此时此刻,凤临城,丞相府的书房里,一盏残灯如豆,在夜风中摇摇晃晃,仿佛随时会被风拂灭。
一只修长的手,轻轻拨动灯芯,灯火顿时明亮起来,将烛火前颀长的身影拉长,也照出了他的轮廓,是个英武的年轻男子围。
男子微微错开身体,便见书房案桌边竟静坐着一个相貌俊朗沉稳的男子,约莫五十岁年纪,与那年轻男子却是有三分相似。一袭祥云旭日素色锦袍,白玉束发,一丝不苟,温文儒雅。

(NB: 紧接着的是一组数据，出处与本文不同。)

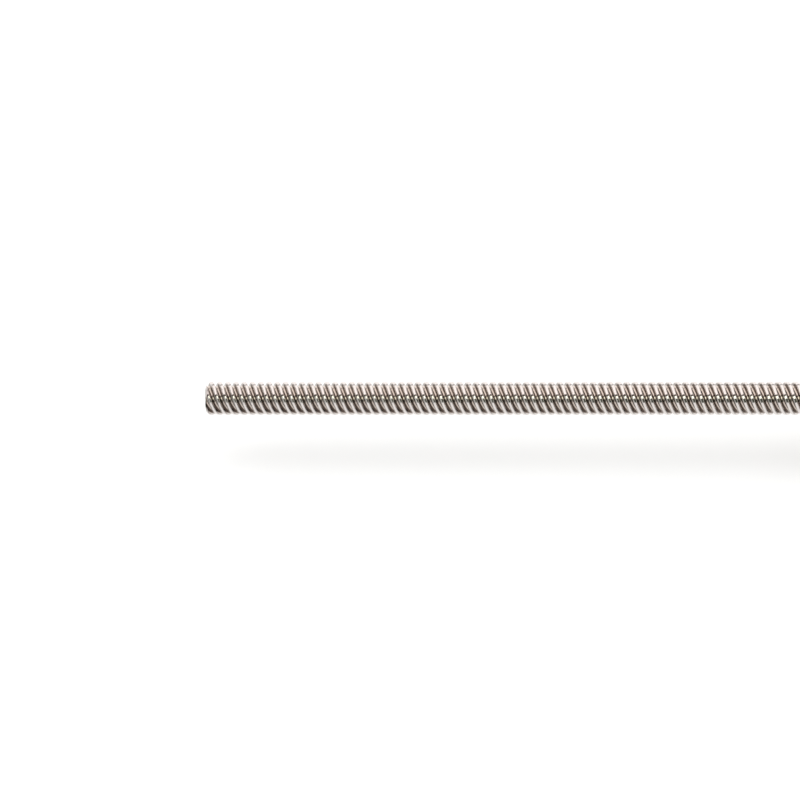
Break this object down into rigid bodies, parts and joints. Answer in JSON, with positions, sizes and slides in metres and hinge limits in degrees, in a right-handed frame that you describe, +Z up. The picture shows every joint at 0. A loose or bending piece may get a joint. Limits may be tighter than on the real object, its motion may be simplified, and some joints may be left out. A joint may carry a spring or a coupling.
{
  "type": "lead screw assembly",
  "caption": "Multi-start trapezoidal lead screw held at one end in a pillow block bearing, with a sprung anti-backlash nut on a bracket and a beam coupling.",
  "frame": {"origin": "underside of the pillow block's foot, below the centre of the bearing", "axes": "+X along the screw from its free end to the motor end, +Z up, out of the foot; the screw's axis is 15 mm up"},
  "size_m": [0.266, 0.055, 0.031],
  "materials": {
    "screw_steel": "rolled and polished stainless steel",
    "bearing_steel": "ground bearing steel",
    "shield_steel": "pressed sheet steel",
    "ball_steel": "polished",
    "cage_steel": "pressed steel",
    "black_steel": "black oxide",
    "collar_steel": "turned, nickel plated",
    "coupling_aluminium": "turned",
    "nut_brass": "turned",
    "spring_steel": "drawn wire",
    "bracket_aluminium": "milled and bead blasted",
    "housing_alloy": "die cast zinc alloy, tumbled"
  },
  "bodies": {
    "support": {"bearing_housing": "housing_alloy", "bearing_outer_ring": "bearing_steel", "bearing_shield_nut_side": "shield_steel", "bearing_shield_motor_side": "shield_steel"},
    "cage": {"ball_cage": "cage_steel", "bearing_balls": "ball_steel"},
    "screw": {"lead_screw": "screw_steel", "bearing_inner_ring": "bearing_steel", "inner_ring_set_screws": "black_steel", "lock_collar": "collar_steel", "lock_collar_set_screw": "black_steel", "coupling_body": "coupling_aluminium", "coupling_screws_screw_side": "black_steel", "coupling_screws_motor_side": "black_steel"},
    "nut": {"flange_nut": "nut_brass", "backlash_spring": "spring_steel", "follower_nut": "nut_brass", "nut_bracket": "bracket_aluminium", "nut_screws": "black_steel"}
  },
  "joints": [
    {"name": "nut_travel", "type": "slide", "parent": "support", "child": "nut", "axis": [1, 0, 0], "range_m": [-0.144, 0.008]},
    {"name": "screw_spin", "type": "hinge", "parent": "support", "child": "screw", "pos_m": [0, 0, 0.015], "axis": [1, 0, 0], "range_deg": [-361, 6481]},
    {"name": "cage_spin", "type": "hinge", "parent": "support", "child": "cage", "pos_m": [0, 0, 0.015], "axis": [1, 0, 0], "range_deg": [-135, 2395.98]}
  ],
  "couplings": [
    {"joint": "screw_spin", "follows": "nut_travel", "rad_per_m": -785.4},
    {"joint": "cage_spin", "follows": "nut_travel", "rad_per_m": -290.16}
  ]
}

此人正是权倾朝野的柳丞相柳正彦,没有一丝权臣的奸险之相,反倒似个文雅书生。
“延庭,消息可有误?”柳相的声音清冷,神色冷漠,带着一丝倦色。
“爹,消息准确无误。”柳延庭神色严肃,字字句句有着习武之人的铿锵有力,“据说皇上风寒甚重,已卧床两日之久,近身伺候的宫人,听到床帏里时有咳嗽声传出。大太监王福贵心急如焚,从太医院将杨怀仁急急调遣至骊山。杨太医今日诊断皇上病情后,也是一脸忧愁,言此病来是汹涌,需将养一阵子。”

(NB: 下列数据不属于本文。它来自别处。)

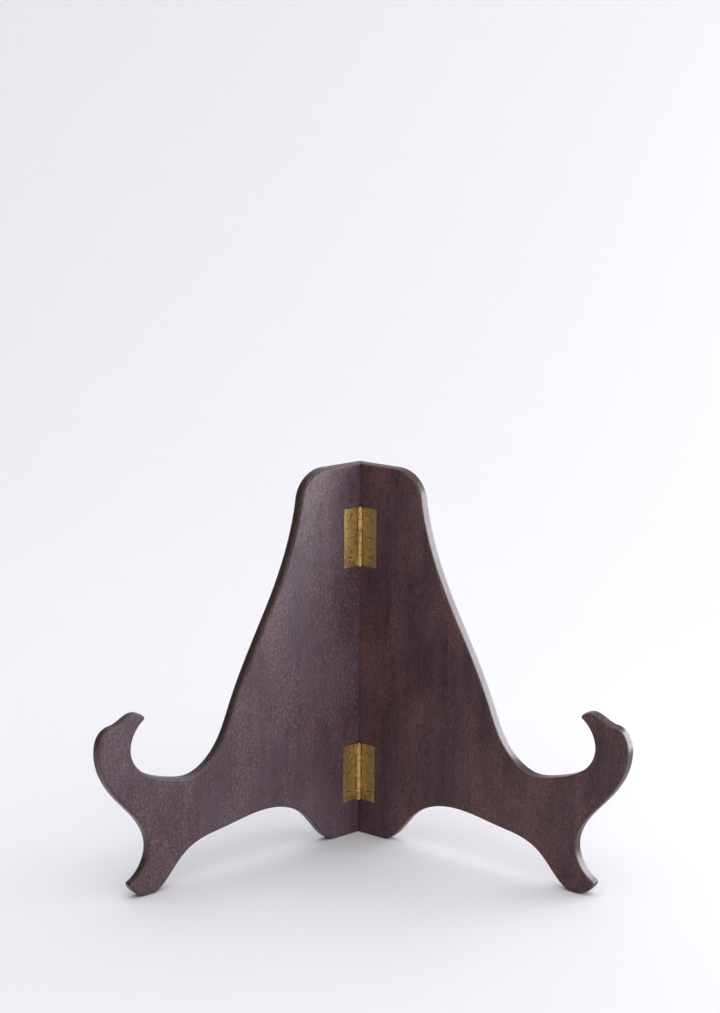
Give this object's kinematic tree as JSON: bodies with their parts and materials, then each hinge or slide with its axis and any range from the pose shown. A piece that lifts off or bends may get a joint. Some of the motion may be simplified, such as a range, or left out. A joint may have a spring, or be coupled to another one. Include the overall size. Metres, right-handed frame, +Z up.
{
  "type": "plate display stand",
  "caption": "Folding wooden plate display stand: two fretted boards with hooked front feet, hinged like a book at the back on brass butt hinges.",
  "frame": {"origin": "on the floor, at the middle of the stand's outline seen from above", "axes": "+Z up, -Y towards the viewer and the plate's front, +X to the viewer's right; the pins stand on the +Y side"},
  "size_m": [0.3186, 0.1304, 0.245],
  "materials": {
    "dark_hardwood": "dark stained, close grained hardwood, satin faces and glossier edges",
    "aged_brass": "solid brass, lightly tarnished"
  },
  "bodies": {
    "left_side": {"left_board": "dark_hardwood", "lower_hinge_pin": "aged_brass", "lower_left_bottom_screw": "aged_brass", "lower_left_leaf": "aged_brass", "lower_left_middle_screw": "aged_brass", "lower_left_top_screw": "aged_brass", "upper_hinge_pin": "aged_brass", "upper_left_bottom_screw": "aged_brass", "upper_left_leaf": "aged_brass", "upper_left_middle_screw": "aged_brass", "upper_left_top_screw": "aged_brass"},
    "right_side": {"lower_right_bottom_screw": "aged_brass", "lower_right_leaf": "aged_brass", "lower_right_middle_screw": "aged_brass", "lower_right_top_screw": "aged_brass", "right_board": "dark_hardwood", "upper_right_bottom_screw": "aged_brass", "upper_right_leaf": "aged_brass", "upper_right_middle_screw": "aged_brass", "upper_right_top_screw": "aged_brass"}
  },
  "joints": [
    {"name": "fold", "type": "hinge", "parent": "left_side", "child": "right_side", "pos_m": [0, 0.05536, 0.12], "axis": [0, 0, -1], "range_deg": [0, 104]}
  ]
}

柳延庭是柳相四子,从小习武,手握兵权,常年镇守边关,如今却出现在帝都丞相府里。
“皇上归期可定?”柳相一脸疑惑之色,沉色问道。
“归期未定,杨大人道,病重不宜舟车劳顿,需静养。”
“此去骊山已十天有余。这意思,便是要在那安身养病了?”柳相笑了笑,眼里闪过抹促狭羿。

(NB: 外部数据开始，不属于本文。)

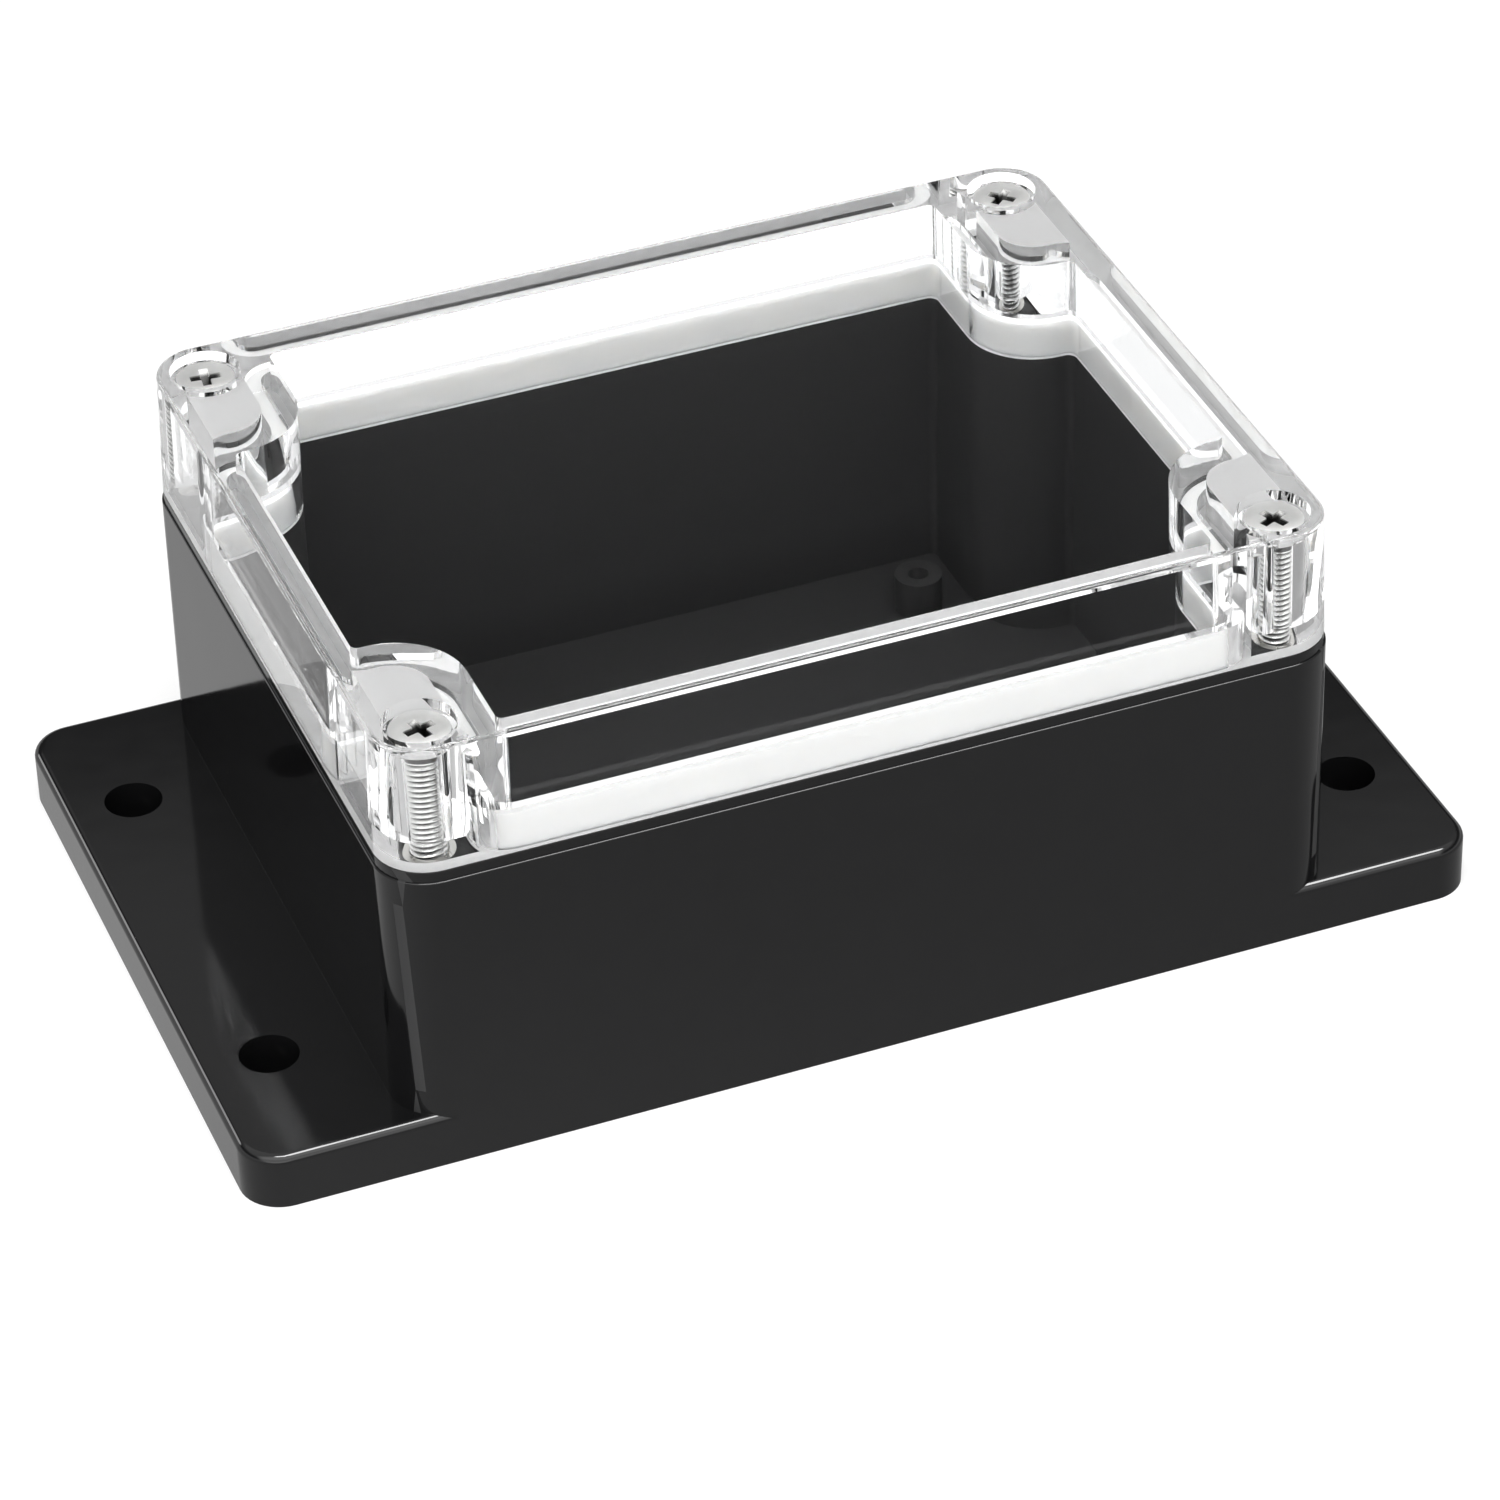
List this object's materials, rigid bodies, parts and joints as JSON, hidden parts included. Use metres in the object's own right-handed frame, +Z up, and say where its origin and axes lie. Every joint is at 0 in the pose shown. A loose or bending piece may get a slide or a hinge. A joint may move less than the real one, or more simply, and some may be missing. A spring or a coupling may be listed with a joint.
{
  "type": "plastic project box",
  "caption": "Wall-mount plastic box: black flanged tub, clear lid with a seal in its groove, held by recessed cross-head screws in threaded inserts.",
  "frame": {"origin": "middle of the flat underside", "axes": "+X along the length, flange to flange; +Y to the back; +Z up through the lid"},
  "size_m": [0.1522, 0.09, 0.0567],
  "materials": {
    "housing": "black moulded ABS, glossy",
    "lid": "clear polycarbonate, glossy",
    "seal": "white silicone",
    "insert": "brass, nickel plated",
    "screw": "bright nickel plate"
  },
  "bodies": {
    "base": {"base_housing": "housing", "insert_front_left": "insert", "insert_front_right": "insert", "insert_back_left": "insert", "insert_back_right": "insert"},
    "lid": {"clear_lid": "lid", "lid_seal": "seal"},
    "screw_front_left": {"lid_screw_front_left": "screw"},
    "screw_front_right": {"lid_screw_front_right": "screw"},
    "screw_back_left": {"lid_screw_back_left": "screw"},
    "screw_back_right": {"lid_screw_back_right": "screw"}
  },
  "joints": [
    {"name": "lid_lift", "type": "slide", "parent": "base", "child": "lid", "axis": [0, 0, 1], "range_m": [0, 0.06]},
    {"name": "screw_front_left_out", "type": "slide", "parent": "lid", "child": "screw_front_left", "axis": [0, 0, 1], "range_m": [0, 0.0105]},
    {"name": "screw_front_right_out", "type": "slide", "parent": "lid", "child": "screw_front_right", "axis": [0, 0, 1], "range_m": [0, 0.0105]},
    {"name": "screw_back_left_out", "type": "slide", "parent": "lid", "child": "screw_back_left", "axis": [0, 0, 1], "range_m": [0, 0.0105]},
    {"name": "screw_back_right_out", "type": "slide", "parent": "lid", "child": "screw_back_right", "axis": [0, 0, 1], "range_m": [0, 0.0105]}
  ]
}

“那人向来身体健壮,怎会突然病倒,此事定有蹊跷。”柳延庭也是疑惑不解。
“楚翎风那小狐狸,一肚子的算计。”柳相冷哼,“这事,不管是真戏还是假病,他是打定了主意近期不回宫了。”
“难道,是为张侍郎之事,他避而远之,好让我柳家和莫子卿暗自斗个你死我活,他好坐收渔人之利?”柳延庭心惊,恨恨道,“当年让那孽子侥幸逃脱,却不想成今日大患,处处与我柳家作对。”
“本相当年能制得了他老子,便不惧于他。”柳相咬牙切齿,不以为然。
“宫中,五妹可有什么消息?”柳延庭眉头轻皱,也是一片恼怒。
“你那妹妹是没用的东西。其他的不多指望,她若是肚子争气,皇后之位,楚翎风想不给都不行。可她这么多年都没有斗过沈雪韵那个贱.女人,偏生肚子也没半分动静。”柳相似想到什么,心中一凛,猛地顿住,“这么多年,宫里也许久没有喜讯传出,莫不是有什么猫腻……”
“莫不是皇帝有什么顽疾?”柳延庭也是一愣,惊叫道。
“不,早年也是有人怀上了子嗣,只是未能平安出世。”柳相眉宇蓄了薄薄锋芒,“便是如儿所为。有沈氏和如儿在,任谁怀上孩子,都不可能保得住的。”